» Goal: Give the data a second time, exactly and in full.

» Data extract:
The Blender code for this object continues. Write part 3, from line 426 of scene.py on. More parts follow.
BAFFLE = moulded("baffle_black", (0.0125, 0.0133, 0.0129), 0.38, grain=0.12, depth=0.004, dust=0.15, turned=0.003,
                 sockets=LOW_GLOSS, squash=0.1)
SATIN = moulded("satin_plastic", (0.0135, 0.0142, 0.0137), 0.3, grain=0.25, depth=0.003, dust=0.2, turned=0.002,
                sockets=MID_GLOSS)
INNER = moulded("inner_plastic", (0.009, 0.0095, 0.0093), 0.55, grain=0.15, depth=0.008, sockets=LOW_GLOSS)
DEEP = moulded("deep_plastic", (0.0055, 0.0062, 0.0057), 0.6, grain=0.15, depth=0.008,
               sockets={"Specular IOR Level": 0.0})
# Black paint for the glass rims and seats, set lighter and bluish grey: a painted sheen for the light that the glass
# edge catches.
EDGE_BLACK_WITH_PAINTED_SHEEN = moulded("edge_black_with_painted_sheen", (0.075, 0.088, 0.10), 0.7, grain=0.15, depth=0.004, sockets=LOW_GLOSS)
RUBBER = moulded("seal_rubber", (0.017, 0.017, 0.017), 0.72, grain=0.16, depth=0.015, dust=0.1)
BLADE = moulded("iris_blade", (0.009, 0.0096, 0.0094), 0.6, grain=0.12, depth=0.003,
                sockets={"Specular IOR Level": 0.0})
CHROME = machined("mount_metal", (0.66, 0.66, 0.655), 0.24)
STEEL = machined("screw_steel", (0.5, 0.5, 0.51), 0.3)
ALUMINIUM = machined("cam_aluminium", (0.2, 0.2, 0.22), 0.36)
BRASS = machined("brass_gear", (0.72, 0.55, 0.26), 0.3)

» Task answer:
The Blender code for this object continues. Write part 3, from line 426 of scene.py on. More parts follow.
BAFFLE = moulded("baffle_black", (0.0125, 0.0133, 0.0129), 0.38, grain=0.12, depth=0.004, dust=0.15, turned=0.003,
                 sockets=LOW_GLOSS, squash=0.1)
SATIN = moulded("satin_plastic", (0.0135, 0.0142, 0.0137), 0.3, grain=0.25, depth=0.003, dust=0.2, turned=0.002,
                sockets=MID_GLOSS)
INNER = moulded("inner_plastic", (0.009, 0.0095, 0.0093), 0.55, grain=0.15, depth=0.008, sockets=LOW_GLOSS)
DEEP = moulded("deep_plastic", (0.0055, 0.0062, 0.0057), 0.6, grain=0.15, depth=0.008,
               sockets={"Specular IOR Level": 0.0})
# Black paint for the glass rims and seats, set lighter and bluish grey: a painted sheen for the light that the glass
# edge catches.
EDGE_BLACK_WITH_PAINTED_SHEEN = moulded("edge_black_with_painted_sheen", (0.075, 0.088, 0.10), 0.7, grain=0.15, depth=0.004, sockets=LOW_GLOSS)
RUBBER = moulded("seal_rubber", (0.017, 0.017, 0.017), 0.72, grain=0.16, depth=0.015, dust=0.1)
BLADE = moulded("iris_blade", (0.009, 0.0096, 0.0094), 0.6, grain=0.12, depth=0.003,
                sockets={"Specular IOR Level": 0.0})
CHROME = machined("mount_metal", (0.66, 0.66, 0.655), 0.24)
STEEL = machined("screw_steel", (0.5, 0.5, 0.51), 0.3)
ALUMINIUM = machined("cam_aluminium", (0.2, 0.2, 0.22), 0.36)
BRASS = machined("brass_gear", (0.72, 0.55, 0.26), 0.3)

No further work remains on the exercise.